INFORMATION SUPPLIED.

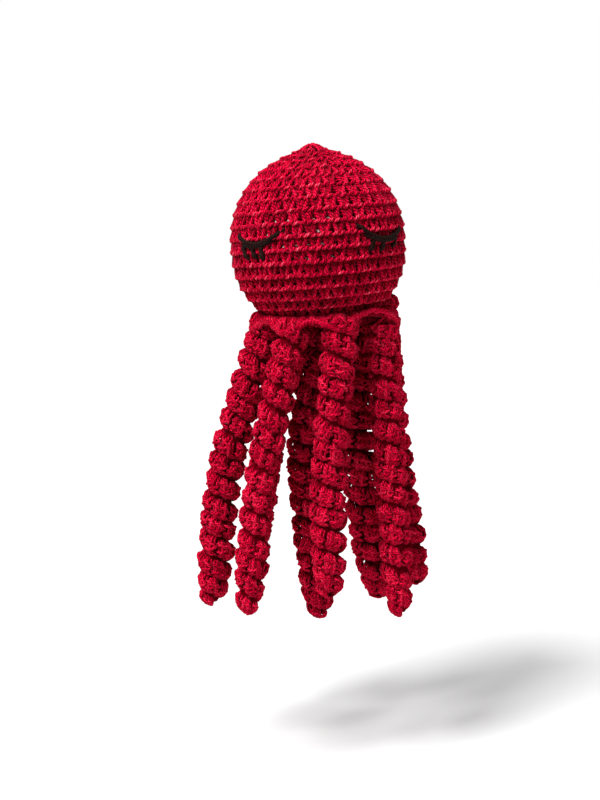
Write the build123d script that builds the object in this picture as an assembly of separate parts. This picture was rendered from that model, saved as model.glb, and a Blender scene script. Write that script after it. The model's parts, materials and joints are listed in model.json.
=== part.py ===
"""Crocheted octopus toy: a stuffed round head, a scalloped collar and eight corkscrew tentacles.

Millimetres, +Z up, the face looks along -Y. The origin is the tip of the crown, where the toy is held.
The head leans a little to one side, and the tentacles hang from a ring under its base.
Each tentacle is one long soft piece, made here as an upper and a lower length with a hinge between them.
"""
from build123d import *
import os
from math import cos, radians, sin, sqrt, tan

# ---- Head: a round body of revolution with a low pointed crown ----
HEAD_RADIUS = 35.1          # at the widest round, 42 stitches of about 5.2 mm
HEAD_WALL = 3.0             # thickness of the crocheted fabric
HEAD_LEAN = 3.5             # degrees, the crown leans towards -X
CROWN_SLOPE = 23.0          # degrees, how steeply the crown falls away from its tip
CROWN_TIP_RADIUS = 6.8      # rounding of the tip
UPPER_ARC_RADIUS = 35.8     # meridian curve above the widest round
LOWER_ARC_RADIUS = 30.1     # meridian curve below it
WIDEST_BAND = 5.0           # height over which the width stays the same
BASE_Z = -68.5              # underside of the head
STUFFING_GAP = 0.2

# ---- Base: a round closing disc, the collar round it and the seam between them ----
BASE_THICKNESS = 2.2
BASE_DISC_RADIUS = 18.5
COLLAR_INNER_RADIUS = 18.8
COLLAR_RADIUS = 27.0
SCALLOP_RADIUS = 7.0
SEAM_YARN_RADIUS = 0.7
SEAM_GAP = 0.05

# ---- Sleeping eyes: embroidered yarn lying on the head ----
EYE_AZIMUTH = 45.0          # degrees from the middle of the face
EYE_END_Z = -33.0           # height of the two ends of the closed lid
LID_WIDTH = 26.6
LID_SAG = 5.4
LID_THREAD = 1.9            # width of the laid yarn
LASH_THREAD = 1.3
EYE_RELIEF = 1.2            # how far the yarn stands out of the head
EYE_GAP = 0.1               # the yarn lies this far off the fabric
# Each lash runs from its top to its tip: (across, down) from the middle of the lid's ends.
LEFT_LASHES = [((-6.8, 5.9), (-4.0, 10.6)), ((-1.0, 7.2), (0.9, 10.4)), ((4.0, 6.9), (4.4, 11.2))]
RIGHT_LASHES = [((-5.0, 6.4), (-7.2, 10.0)), ((-0.3, 7.3), (-1.2, 10.4)), ((7.9, 5.4), (6.7, 9.0))]
EYES = [("left", -EYE_AZIMUTH, LEFT_LASHES), ("right", EYE_AZIMUTH, RIGHT_LASHES)]

# ---- Tentacles ----
RING_RADIUS = 25.5          # circle of the tentacles' roots
ROOT_DROP = 7.0             # root pivot below the collar's underside
TENTACLE_RADIUS = 6.6
MID_CLEARANCE = 7.0         # end of the upper length above the middle pivot
UPPER_LENGTH = 55.0
TIP_RADIUS = 3.6
TIP_TAPER = 18.0            # length of the narrowing towards the tip
UPPER_END_FILLET = 1.5
# Ring angle in degrees (0 is the middle of the face, + towards +X), the slope of the upper and of the
# lower length (millimetres towards +X and +Y for each millimetre down), and the length of the lower one.
TENTACLES = {
    "tentacle_1": (-78.0, (-0.287, -0.02), (-0.115, -0.02), 58.0),
    "tentacle_2": (-32.0, (-0.215, -0.09), (-0.105, -0.04), 55.0),
    "tentacle_3": (14.0, (-0.080, -0.08), (0.010, -0.05), 47.0),
    "tentacle_4": (59.0, (0.100, -0.06), (0.070, -0.04), 60.0),
    "tentacle_5": (104.0, (0.120, 0.03), (0.180, 0.04), 56.0),
    "tentacle_6": (146.0, (0.035, 0.04), (0.155, 0.04), 66.0),
    "tentacle_7": (180.0, (-0.134, 0.08), (0.095, 0.05), 77.0),
    "tentacle_8": (216.0, (-0.165, 0.02), (-0.150, 0.03), 48.0),
}


def head_outline(inset, bottom):
    """Half of the head's section, `inset` inside its outer face, closed at height `bottom`."""
    slope = radians(CROWN_SLOPE)
    normal = Vector(sin(slope), cos(slope))
    tip_radius = CROWN_TIP_RADIUS - inset
    upper_radius = UPPER_ARC_RADIUS - inset
    lower_radius = LOWER_ARC_RADIUS - inset
    tip_centre = Vector(0, -CROWN_TIP_RADIUS)
    upper_x = HEAD_RADIUS - UPPER_ARC_RADIUS
    upper_z = (CROWN_TIP_RADIUS * (1 - cos(slope)) - UPPER_ARC_RADIUS - upper_x * sin(slope)) / cos(slope)
    upper_centre = Vector(upper_x, upper_z)
    lower_centre = Vector(HEAD_RADIUS - LOWER_ARC_RADIUS, upper_z - WIDEST_BAND)
    side = HEAD_RADIUS - inset
    bottom_x = lower_centre.X + sqrt(lower_radius**2 - (bottom - lower_centre.Y) ** 2)
    bottom_turn = Vector(bottom_x - lower_centre.X, bottom - lower_centre.Y).get_angle(Vector(1, 0))
    outline = [
        CenterArc((tip_centre.X, tip_centre.Y), tip_radius, 90 - CROWN_SLOPE, CROWN_SLOPE),
        Line(tip_centre + normal * tip_radius, upper_centre + normal * upper_radius),
        CenterArc((upper_centre.X, upper_centre.Y), upper_radius, 0, 90 - CROWN_SLOPE),
        Line((side, upper_centre.Y), (side, lower_centre.Y)),
        CenterArc((lower_centre.X, lower_centre.Y), lower_radius, -bottom_turn, bottom_turn),
        Line((bottom_x, bottom), (0, bottom)),
        Line((0, bottom), (0, -inset)),
    ]
    return make_face(outline)


def head_body(inset, bottom=BASE_Z):
    """The solid of revolution whose outer face is `inset` inside the head's."""
    return revolve(Plane.XZ * head_outline(inset, bottom), Axis.Z)


def leaned(shape):
    """Tilts the head and what is on it about the tip of the crown."""
    return Rot(0, -HEAD_LEAN, 0) * shape


def head_cover():
    return head_body(0) - head_body(HEAD_WALL, BASE_Z - 0.5)


def head_stuffing():
    return head_body(HEAD_WALL + STUFFING_GAP, BASE_Z + STUFFING_GAP)


def under_head(plate):
    """Hangs a plate drawn on the XY plane under the head's base."""
    return Pos(0, 0, BASE_Z - BASE_THICKNESS) * extrude(plate, BASE_THICKNESS)


def base_disc():
    return under_head(Circle(BASE_DISC_RADIUS))


def on_ring(radius, angle):
    """A point on a circle about the head's axis, with angle 0 at the front."""
    return Vector(radius * sin(radians(angle)), -radius * cos(radians(angle)))


def tentacle_collar():
    plate = Circle(COLLAR_RADIUS)
    for angle, _, _, _ in TENTACLES.values():
        centre = on_ring(RING_RADIUS, angle)
        plate += Pos(centre.X, centre.Y) * Circle(SCALLOP_RADIUS)
    return under_head(plate - Circle(COLLAR_INNER_RADIUS))


def base_seam():
    middle = (BASE_DISC_RADIUS + COLLAR_INNER_RADIUS) / 2
    height = BASE_Z - BASE_THICKNESS - SEAM_YARN_RADIUS - SEAM_GAP
    return Pos(0, 0, height) * Torus(middle, SEAM_YARN_RADIUS)


def laid_yarn(drawing, azimuth):
    """Yarn of the drawn outline lying on the head, drawn as seen from straight in front of it."""
    face_plane = Plane(origin=(0, 0, EYE_END_Z), x_dir=(1, 0, 0), z_dir=(0, -1, 0))
    reach = extrude(face_plane * drawing, 2 * HEAD_RADIUS)
    reach = Rot(0, 0, azimuth) * reach
    return reach & (head_body(-EYE_RELIEF) - head_body(-EYE_GAP))


def eyelid(azimuth):
    line = ThreePointArc((-LID_WIDTH / 2, 0), (0, -LID_SAG), (LID_WIDTH / 2, 0))
    return laid_yarn(SlotArc(line, LID_THREAD), azimuth)


def stitch_outline(top, tip):
    """A round-ended stitch between two points given as (across, down)."""
    return SlotArc(Line((top[0], -top[1]), (tip[0], -tip[1])), LASH_THREAD)


def root_pivot(angle):
    """Centre of a tentacle's root, under the collar of the leaning head."""
    place = on_ring(RING_RADIUS, angle)
    pivot = Vector(place.X, place.Y, BASE_Z - BASE_THICKNESS - ROOT_DROP)
    return pivot.rotate(Axis.Y, -HEAD_LEAN)


def hanging_direction(slope):
    return Vector(slope[0], slope[1], -1).normalized()


def mid_pivot(angle, upper_slope):
    return root_pivot(angle) + hanging_direction(upper_slope) * UPPER_LENGTH


def outward_axis(angle):
    """Hinge axis about which a positive turn swings a hanging tentacle away from the head's axis."""
    return Vector(-cos(radians(angle)), -sin(radians(angle)), 0)


def along(pivot, direction):
    """A frame at the pivot whose +Z runs down the tentacle."""
    return Plane(origin=pivot, z_dir=direction)


def upper_length(angle, upper_slope):
    """From the ball at the root down to a rounded end above the middle pivot."""
    end = UPPER_LENGTH - MID_CLEARANCE
    body = Pos(0, 0, end / 2) * Cylinder(TENTACLE_RADIUS, end)
    body = fillet(body.edges().group_by(Axis.Z)[-1], UPPER_END_FILLET)
    ball = Sphere(TENTACLE_RADIUS)
    return along(root_pivot(angle), hanging_direction(upper_slope)) * (body + ball)


def lower_length(angle, upper_slope, lower_slope, length):
    """From the ball at the middle pivot down to the narrow rounded tip."""
    taper_start = length - TIP_TAPER
    tip_centre = length - TIP_RADIUS
    ball = Sphere(TENTACLE_RADIUS)
    body = Pos(0, 0, taper_start / 2) * Cylinder(TENTACLE_RADIUS, taper_start)
    taper_height = tip_centre - taper_start
    taper = Pos(0, 0, taper_start + taper_height / 2) * Cone(TENTACLE_RADIUS, TIP_RADIUS, taper_height)
    tip = Pos(0, 0, tip_centre) * Sphere(TIP_RADIUS)
    pivot = mid_pivot(angle, upper_slope)
    return along(pivot, hanging_direction(lower_slope)) * (ball + body + taper + tip)


def write(node, shape):
    export_step(shape, f"parts/{node}.step")


def main():
    os.makedirs("parts", exist_ok=True)
    write("head_cover", leaned(head_cover()))
    write("head_stuffing", leaned(head_stuffing()))
    write("base_disc", leaned(base_disc()))
    write("tentacle_collar", leaned(tentacle_collar()))
    write("base_seam", leaned(base_seam()))
    for side, azimuth, lash_ends in EYES:
        write(f"{side}_eyelid", leaned(eyelid(azimuth)))
        for number, (top, tip) in enumerate(lash_ends, 1):
            write(f"{side}_lash_{number}", leaned(laid_yarn(stitch_outline(top, tip), azimuth)))
    for name, (angle, upper_slope, lower_slope, length) in TENTACLES.items():
        write(f"{name}_upper", upper_length(angle, upper_slope))
        write(f"{name}_lower", lower_length(angle, upper_slope, lower_slope, length))


main()
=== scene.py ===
"""A crocheted octopus toy, with every visible stitch laid as yarn.

Lengths inside the functions are in millimetres, as a crocheter would give them, and MM turns them into
metres when a mesh is made. The head's own frame stands upright with its crown tip at the origin, and `lean`
tilts it.
"""
import json
import math

import bpy
import numpy as np
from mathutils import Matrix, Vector


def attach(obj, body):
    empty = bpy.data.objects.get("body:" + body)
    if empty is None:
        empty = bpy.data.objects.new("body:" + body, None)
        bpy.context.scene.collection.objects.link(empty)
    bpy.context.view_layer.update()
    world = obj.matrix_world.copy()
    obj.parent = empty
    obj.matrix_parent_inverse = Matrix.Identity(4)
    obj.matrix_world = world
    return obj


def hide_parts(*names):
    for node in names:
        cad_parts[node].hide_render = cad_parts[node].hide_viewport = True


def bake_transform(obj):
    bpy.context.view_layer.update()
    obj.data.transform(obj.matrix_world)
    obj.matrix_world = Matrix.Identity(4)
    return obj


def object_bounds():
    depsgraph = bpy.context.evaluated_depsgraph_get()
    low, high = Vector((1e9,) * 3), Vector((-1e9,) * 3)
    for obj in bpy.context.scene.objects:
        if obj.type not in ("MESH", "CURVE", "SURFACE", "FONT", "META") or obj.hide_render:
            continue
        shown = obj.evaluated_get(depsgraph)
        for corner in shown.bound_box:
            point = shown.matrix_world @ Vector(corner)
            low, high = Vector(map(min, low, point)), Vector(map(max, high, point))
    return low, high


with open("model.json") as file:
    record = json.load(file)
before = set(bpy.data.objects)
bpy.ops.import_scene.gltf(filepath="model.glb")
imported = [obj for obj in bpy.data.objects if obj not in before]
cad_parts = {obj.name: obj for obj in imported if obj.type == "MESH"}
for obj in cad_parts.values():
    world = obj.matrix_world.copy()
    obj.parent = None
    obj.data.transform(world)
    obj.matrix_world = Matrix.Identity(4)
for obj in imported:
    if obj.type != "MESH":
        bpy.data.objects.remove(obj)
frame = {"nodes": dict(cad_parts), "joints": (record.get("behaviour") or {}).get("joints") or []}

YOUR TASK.
Look at the material above and copy, word for word, its lines from the first through the one containing "eight corkscrew tentacles.".

SOLUTION TO THIS PROBLEM.
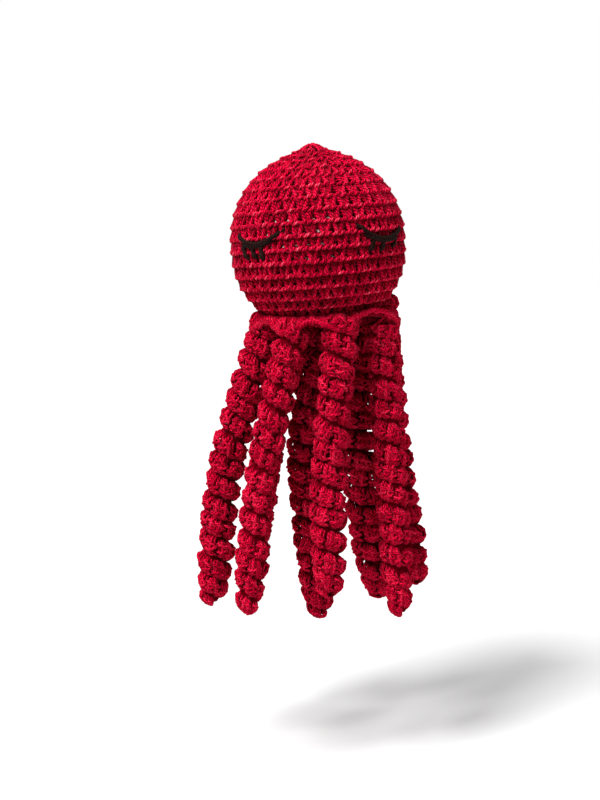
Write the build123d script that builds the object in this picture as an assembly of separate parts. This picture was rendered from that model, saved as model.glb, and a Blender scene script. Write that script after it. The model's parts, materials and joints are listed in model.json.
=== part.py ===
"""Crocheted octopus toy: a stuffed round head, a scalloped collar and eight corkscrew tentacles.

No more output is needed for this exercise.